== YOUR GOAL ==
Using the data below, output the first line and every line after it up to and including the line containing "# bunches into", exactly as written and with nothing added.

== DATA EXTRACT ==

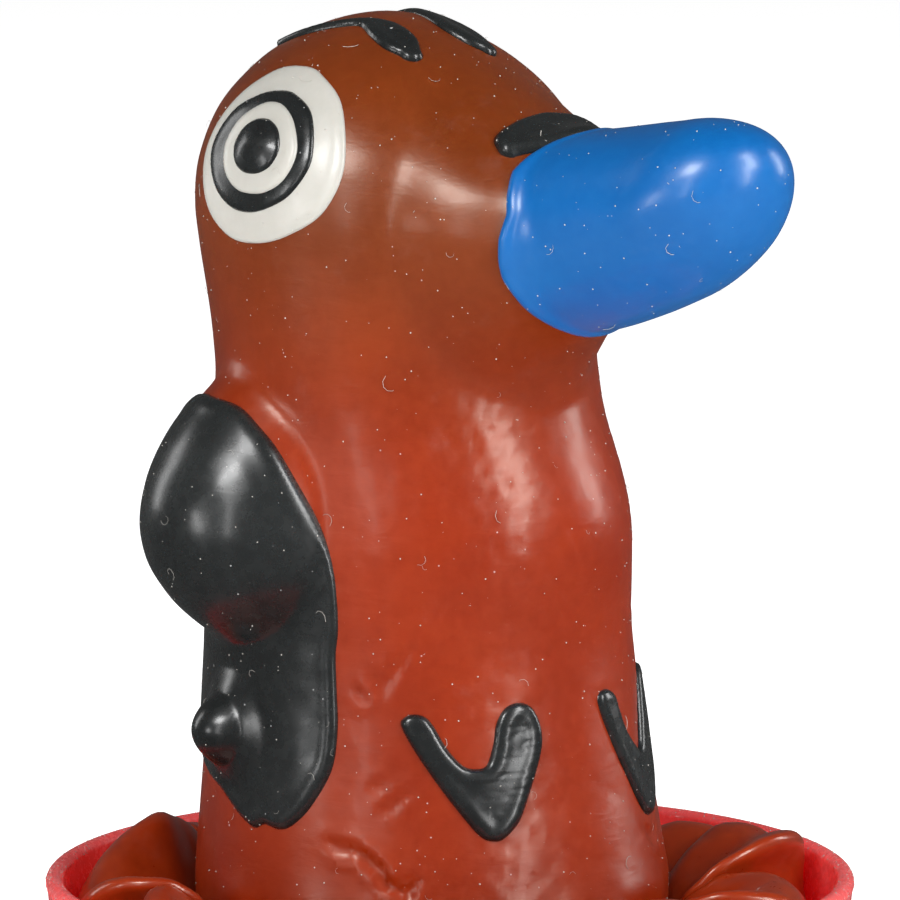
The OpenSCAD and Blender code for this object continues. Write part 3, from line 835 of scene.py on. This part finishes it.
# ---- Slack film --------------------------------------------------------------------------------
# The slack end of the figure is a thin brown film. It turns up outside the sheath's lower edge,
# bunches into folds in the cup's mouth, and hangs down the cup's wall to its rolled bead.

FILM = 0.45                                  # its thickness
BEAD_R, BEAD_Z = 18.0, 9.0 - LIP_Z
WALL_TOP, WALL_FALL = 28.7, 4.5 / 42         # the cup's inner radius at the lip, and its taper
WALL_GAP = 0.8                               # between the film and the cup's wall
DRAWN_IN = 0.95                              # how much further in it hangs below the folds
FOLD_FOOT = -6.0                             # where the folds end at the wall, from the lip
FOOT_H = BEAD_Z + 4.5                        # where it turns in towards the bead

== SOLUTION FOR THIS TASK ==
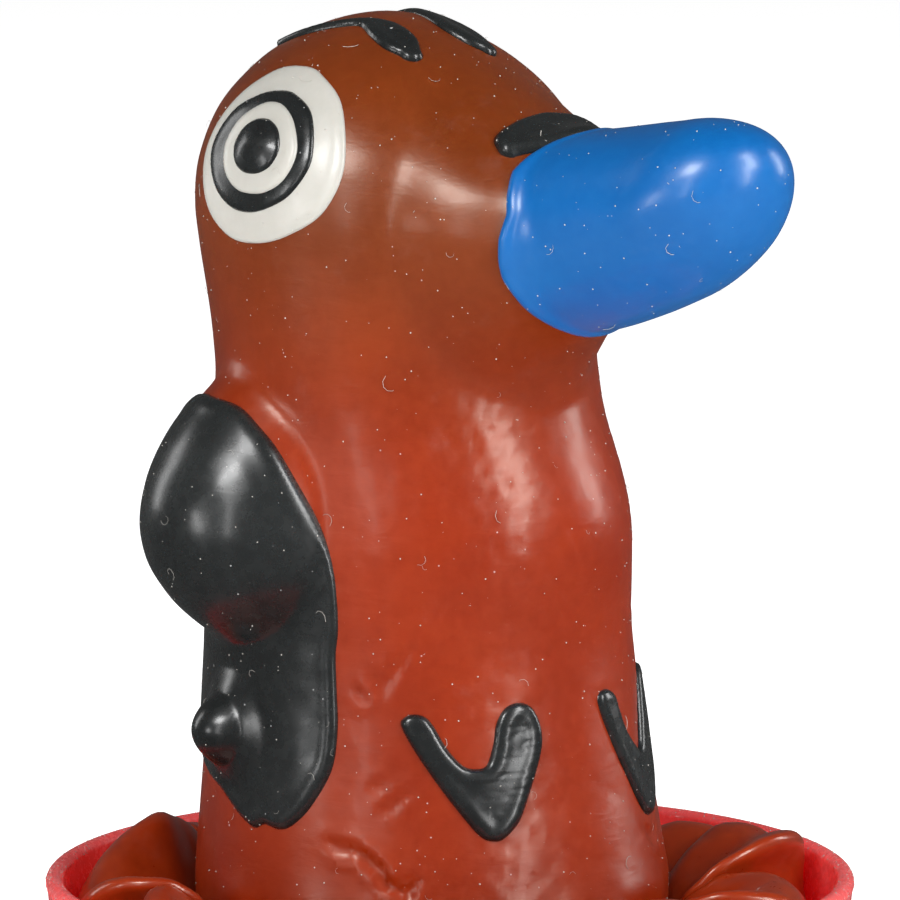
The OpenSCAD and Blender code for this object continues. Write part 3, from line 835 of scene.py on. This part finishes it.
# ---- Slack film --------------------------------------------------------------------------------
# The slack end of the figure is a thin brown film. It turns up outside the sheath's lower edge,
# bunches into folds in the cup's mouth, and hangs down the cup's wall to its rolled bead.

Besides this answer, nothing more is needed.